Faktycznie niektóre elementy są kompletnie nieosiągalne lub tylko oryginalne, tu SLA ma rację i trzeba mu ją przyznać. Na przykład:
- relingi / uchwyty dachowe (są uchwyty na dachu pod gumami ale nikt nic nie wie, a 'trumnę' z nartami by było fajnie mieć jak zamocować)
- siatka grodziowa (są uchwyty więc wyrzeźbiłem taką z siatki od Nissana)
- zamiennik katalizatora (istnieje taki?)
- misa olejowa do silnika 2.0
- itp
Kupując to auto trzeba mieć ew. problemy tego typu na uwadze ale nie popadajmy w skrajności. Jest wiele aut o podobnej dostępnosci elementów (tzn niższej jak do samochodów grupy VAG).
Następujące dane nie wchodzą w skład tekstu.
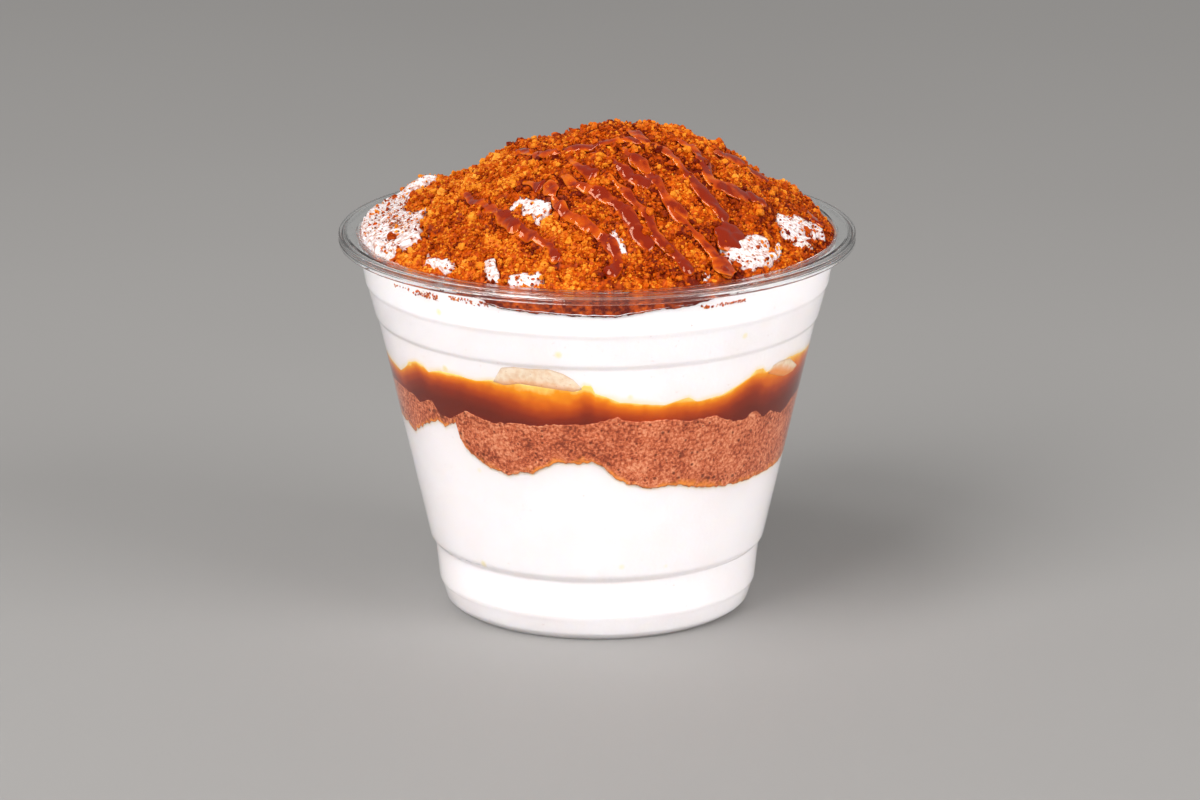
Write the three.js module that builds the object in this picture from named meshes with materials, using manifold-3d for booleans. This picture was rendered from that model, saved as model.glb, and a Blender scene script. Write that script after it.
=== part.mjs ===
// Layered mascarpone dessert in its clear tapered cup, heaped with biscuit crumbs and trailed
// with caramel. Millimetres, +Z up. The origin is the centre of the base, on the surface that
// the cup stands on. Angles run round +Z in degrees, from the front (-Y) towards +X.
import * as THREE from 'three';
import { mergeVertices } from 'three/addons/utils/BufferGeometryUtils.js';
import Module from 'manifold-3d';

const wasm = await Module();
wasm.setup();

// ---- Driving dimensions ----

const SEGMENTS = 48; // facets round the cup and each layer
const GAP = 0.3; // clearance between pieces that touch

// Thermoformed cup: a thin wall drawn in steps, on a standing ring, with a flange and curled lip.
const WALL = 0.6;
const CUP_HEIGHT = 73;
const FLANGE_RADIUS = 49;
const LIP_DEPTH = 2.1;
const LIP_WIDTH = 0.8;
const LIP_CHAMFER = 0.4;
const FLANGE_THICKNESS = 1;
const RIM_BEVEL = 0.6; // inside the rim, where the wall turns out into the flange
const STANDING_RING_INNER = 25;
const STANDING_RING_OUTER = 27.6;
const RING_INSET = 0.4; // how much narrower the standing ring is inside, at each side
const RING_SLOPE = 1; // how far the slope from the ring to the pushed-up middle runs in
const PUSH_UP = 1.2; // how far the middle of the base stands clear of the table
// [height, outer radius] where the wall changes slope, from the base up
const WALL_STEPS = [
  [1.0, 29.1],
  [4.8, 30.3],
  [12.6, 31.2],
  [13.4, 32.1],
  [56.7, 41.8],
  [57.5, 42.3],
  [63.0, 43.75],
  [63.8, 44.1],
  [70.8, 45.2],
];

// Layer boundaries where they meet the wall, as [angle, height] points, and each one's height at
// the axis. The back repeats the front's swing.
const BISCUIT_BOTTOM = [[
  [-180, 33.0], [-150, 35.6], [-120, 33.6], [-97, 36.5], [-80, 38.2], [-67, 37.5], [-57, 40.6],
  [-50, 41.6], [-44, 42.3], [-41, 38.6], [-34, 35.3], [-27, 33.9], [-15, 36.6], [-4, 37.6],
  [2, 37.0], [8, 33.4], [20, 32.0], [35, 30.5], [50, 30.1], [71, 30.0], [100, 31.4],
  [130, 33.6], [155, 31.8],
], 34.5];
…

Jak ma się coś drogiego zepsuć to się w VW Golf zepsuje i super dostępność elementów nic nam nie da - zapłacimy tysiące za jakieś pompowtryskiwacze czy coś.
[ Dodano: 09-10-2013, 16:43 ]
Orz3ch napisał/a: | Porownalem sobie z Astra H i Focusem II i jest znaczaca roznica. |
Focusa II miałe okazję ujeżdżać słuzbowego ale w dieslu.
Moim zdaniem też całkiem dobre auto jak na tę klasę... ale w odniesieniu do Lancera:
- moim zdaniem spasowanie elementów wyraźnie gorsze jak ma Lancer, auto sprawia wrażenie ze się rozsypie wcześniej jak Lancer.
- prowadzenie jest bardzo dobre w obu autach, ale nie lubię układu kierowniczego Forda, dla mnie jakiś nieprecyzyjny. Może kwestia przyzwyczajenia, ale np w Corolli kombi mi układ kierowniczy bardzo pasuje.
- skrzynia biegów: chwalimy sobie tę w Lancerze ale tam, to jest dobiero miód przełączać biegi. Tu jak dla mnie Ford wygrywa.
- Focus GNIJE niestety i to znacznie.
- Diesle są głośne (głosniejsze jak diesel Toyoty) ale i zrywniejsze
- Silniki benzynowe podobno nie lubią gazu ale nie mialem okazji jeździć benzynowym Fordem nie wiem jaki jest.
- Ford ma też bagażnik przy którym ten w Lancerze to schowek na 2 torby. Za to Lancer ma więcej miejsca w kabinie.
Generalnie Ford ma swoje zalety i choć wolę Lancera to bym go nie przekreślał.
Służbowo mam też do czynienia z Toyota Corolla kombi 1.6 VVTI i tu, gdyby mozna ją było kupic w cenie Lancera.... wybrałbym chyba Toyotę. Nawet z tego powodu że ona ma reflektory a Lancer... no coś tam się swieci.
Ale w takiej cenie nie ma. Ja zdecydowałem się na Lancera bo wtedy kiedy szukałem auta oferował najlepszy stosunek cena/mozliwości a nie dlatego ze to najlepsze auto na świecie
Czyt. za tą cenę wówczas nie kupił bym nic choć w połowie oferującego taki sam stan tecniczny. Była to mniej więcej cena Skody Fabii o bodobnym roczniku i przebiegu, więc wybór był oczywisty... ale się rozpisałem.
juar_78 - 09-10-2013, 21:22
cefaloid napisał/a: | W Mitsubishi Carisma był silnik 1.6 ale o oznaczeniu 4G92. W Lancerze i Space Star jest silnik o oznaczeniu 4G18 |
Żyłem w przekonaniu, że Cari i SS to identyczne motoru, bo to bliźniacze auta. Ciekaw skąd ten podział.
A czy można stwierdzić, że te motory w jakiś zasadniczy sposób różnią się, jeżeli idzie o ich plusy i minusy. Mój mechanik ma Lancera 1.6, ja mam Cari 1.6 - twierdzi, że w dolnych zakresach jego jest bardziej elastyczny i dynamiczny, lecz Cari będzie się kręcić wyżej i ma większego kopa przy wysokich obrotach.